My point is:  Let's suppose I am Firefox (or something) and I create a query to resolve "www.google.com."  I don't know if the response to that query is supposed to be signed, and I don't have any point of trust that I can ask, to reliably determine if the response to this query is supposed to be signed.  When I receive the response, if it happens to be signed and passes the verification process, then great!  Also, if I receive a response that is signed and fails validation, then great!  I have a conclusive answer that it's corrupt.  But if I receive an unsigned response - I have to just accept it and assume it's valid.  Nothing else I can do.  This means, even if google *did* sign their response, any intermediate malicious router could simply strip the security from the DNS response, mangle it maliciously, and serve it to me.  Since the DNS client doesn't have any way to know for sure that *this* DNS response was supposed to be signed, it will happily accept the insecure (and possibly tampered) response.
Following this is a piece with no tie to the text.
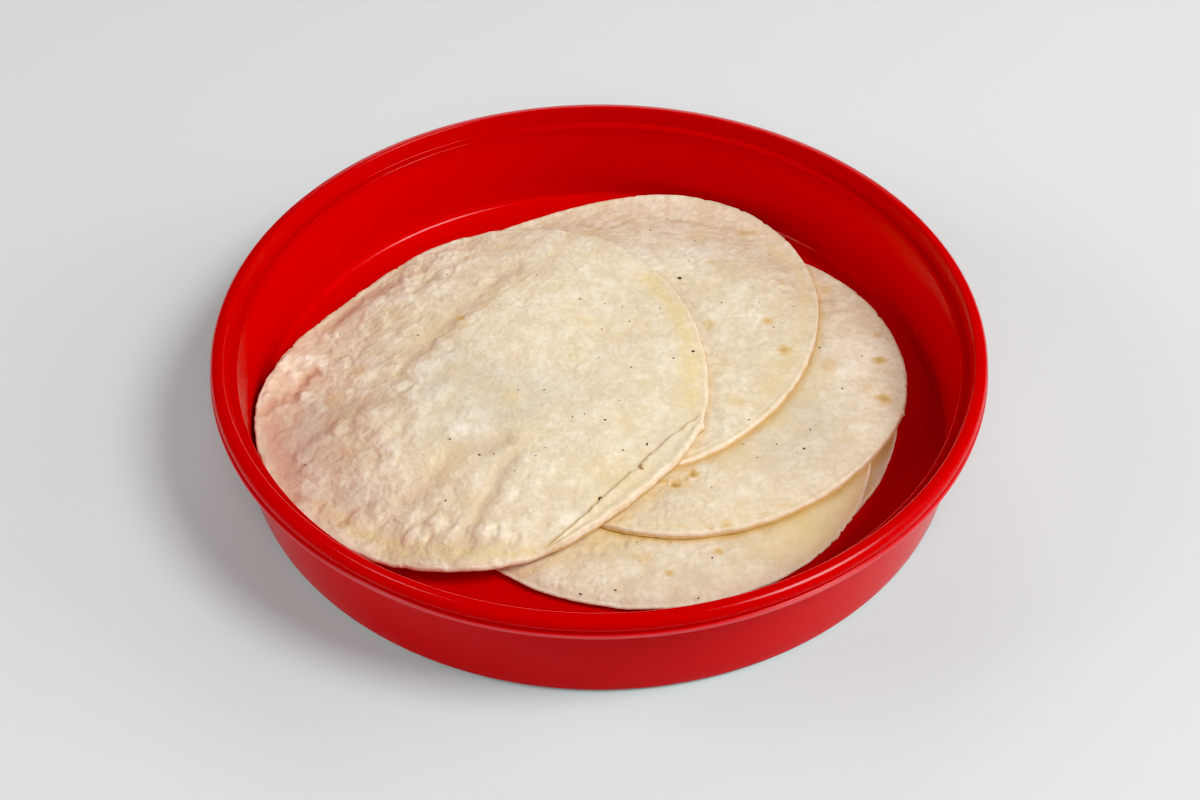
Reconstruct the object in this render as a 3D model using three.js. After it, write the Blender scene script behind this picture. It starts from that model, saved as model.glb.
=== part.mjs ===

The only way to provide true security would be to somehow inform a DNS client, without the possibility of tampering, information that *this* DNS query is supposed to be signed, so the client may reject it if it's not signed, or if the signature is incorrect or by an untrusted authority.  This is absolutely a solvable problem, by any one of several possible techniques, but I have not yet read anything proposing a solution in this area.

As far as I know, right now, DNSSEC only provides *optional* security for normal queries, but if you manage a domain, then you can configure your DNS servers to communicate with each other and require DNSSEC when communicating with each other.  In other words, you the admin who has control over your domain, can dictate and configure your servers to require your own DNS servers to use DNSSEC when communicating amongst each other (and reject anything that isn't signed), but I'm not aware of anything that extends this requirement to regular DNS clients.